Berbatov has been struggling with the injury since November and Ferguson revealed last week the advice has been for the £30.75million forward to have an exploratory operation so medical staff can work out the extent of the problem.
That is not a route the 28-year-old is keen to go down, especially as he did not feel any reaction this week during United's warm weather training camp in Qatar.
Ferguson admitted there may come a point when United have to “make a decision” about whether to put Berbatov under the knife should symptoms persist.
However, as it has previously been suggested that could rule him out for three months during a period when United are hardly over-burdened with in-form forwards, Ferguson is desperately hoping to avoid that scenario.
“If we could see it through until the end of the season it would be better,” said the Red Devils chief.
“The advice was to have an exploratory operation but Dimitar wants to play through it.
“Sometimes he feels it and sometimes he doesn't. Maybe the climate helped but he didn't feel it when we went away, so he trained every day.
“It is a difficult one and if he is feeling OK it is not a problem.
“But if he is keeps continually coming up against a problem we would have to make a decision on it.”
United could certainly do with Berbatov performing consistently at the level Ferguson felt he was capable of when he lured him from Tottenham 18 months ago.

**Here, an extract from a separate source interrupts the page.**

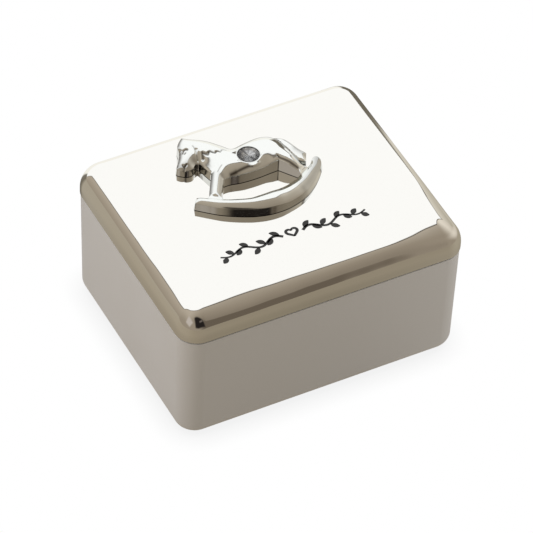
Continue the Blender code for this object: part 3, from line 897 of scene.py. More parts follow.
class Relief:
    """Heights on a square grid in millimetres, read between its points."""

    def __init__(self, low: np.ndarray, high: np.ndarray, step: float) -> None:
        """Lays the grid.

        Args:
            low: Its lowest corner.
            high: Its highest corner, within a step.
            step: The distance between its points.
        """
        self.low = low
        self.step = step
        self.shape = tuple(int(n) + 1 for n in np.ceil((high - low) / step))
        x, y = np.meshgrid(*[low[i] + step * np.arange(self.shape[i]) for i in (0, 1)], indexing="ij")
        self.places = np.column_stack([x.ravel(), y.ravel()])

    def softened(self, values: np.ndarray, weight: np.ndarray, radius: float) -> np.ndarray:
        """Blurs values where the weight is, by a Gaussian applied to their Fourier transforms.

        Args:
            values: A value for each point of the grid.
            weight: How much each counts.
            radius: The Gaussian's standard deviation.

        Returns:
            The blurred values.
        """
        wave = [np.fft.fftfreq(n, self.step) for n in self.shape]
        filter_ = np.exp(-2 * (math.pi * radius) ** 2 * (wave[0][:, None] ** 2 + wave[1][None, :] ** 2))

        def blur(field: np.ndarray) -> np.ndarray:
            """Blurs one field."""
            return np.fft.ifft2(np.fft.fft2(field.reshape(self.shape)) * filter_).real.ravel()

        return blur(values * weight) / np.maximum(blur(weight), 1e-3)

    def back_share(self, depth: np.ndarray, first: float = 0.05, span: float = 0.35) -> np.ndarray:
        """Gives how far the nearest edge faces +Y, out of the slope of the depth.

        Args:
            depth: The depth at each point of the grid.
            first: The slope at which the share leaves 0.
            span: How much more slope makes it 1.

        Returns:
            Shares from 0 to 1.
        """
        slope = np.gradient(depth.reshape(self.shape), self.step)
        return np.clip((-slope[1].ravel() - first) / span, 0.0, 1.0)

    def read(self, values: np.ndarray, places: np.ndarray) -> np.ndarray:
        """Reads values at places, mixed linearly between the grid's points.

        Args:
            values: A value for each point of the grid.
            places: The places.

        Returns:
            Each place's value.
        """
        at = np.clip((places - self.low) / self.step, 0, np.array(self.shape) - 1.001)
        cell = at.astype(int)
        part = at - cell
        field = values.reshape(self.shape)
        i, j = cell[:, 0], cell[:, 1]
        u, v = part[:, 0], part[:, 1]
        return (
            field[i, j] * (1 - u) * (1 - v)
            + field[i + 1, j] * u * (1 - v)
            + field[i, j + 1] * (1 - u) * v
            + field[i + 1, j + 1] * u * v
        )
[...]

Although the Scot was prevented from entering into any discussion about the Old Trafford outfit's debt mountain — and their plans to tackle it, which he backed seven days ago — due to “regulatory compliance” — United could certainly do with some of the heat being taken off the club by the team putting a consistent run of results together.
On the face of it, an FA Cup home defeat by League One Leeds, followed by a draw at Birmingham does not achieve that objective.
Yet Ferguson was actually quite pleased with the manner of his side's performance at St Andrew's, and their tenacity at fighting back once Cameron Jerome had put the hosts in front.
“It was not an easy game and I wasn't upset about the performance in any way,” he said. “You are looking for consistency but you can't think you are going to steamroller a team like Birmingham, who have got themselves to eighth in the league, when you are 1-0 down at half-time.”
Nevertheless, this was supposed to be a spell in which United exerted themselves in their usual manner prior to the encounter with Arsenal at the Emirates Stadium on January 31.
The likely return of Edwin van der Sar, who has missed 12 successive matches, initially due to a knee injury suffered against Everton on November 21, then because his wife Annemarie suffered a stroke back home in Holland, should help bring some stability to United's defence.
Yet United must also take a far greater percentage of their chances, starting today against a Burnley side whose depressing run of away results — just one point so far this season — is being balanced out by impressive home form that began with that shock defeat of today's opponents at Turf Moor in August.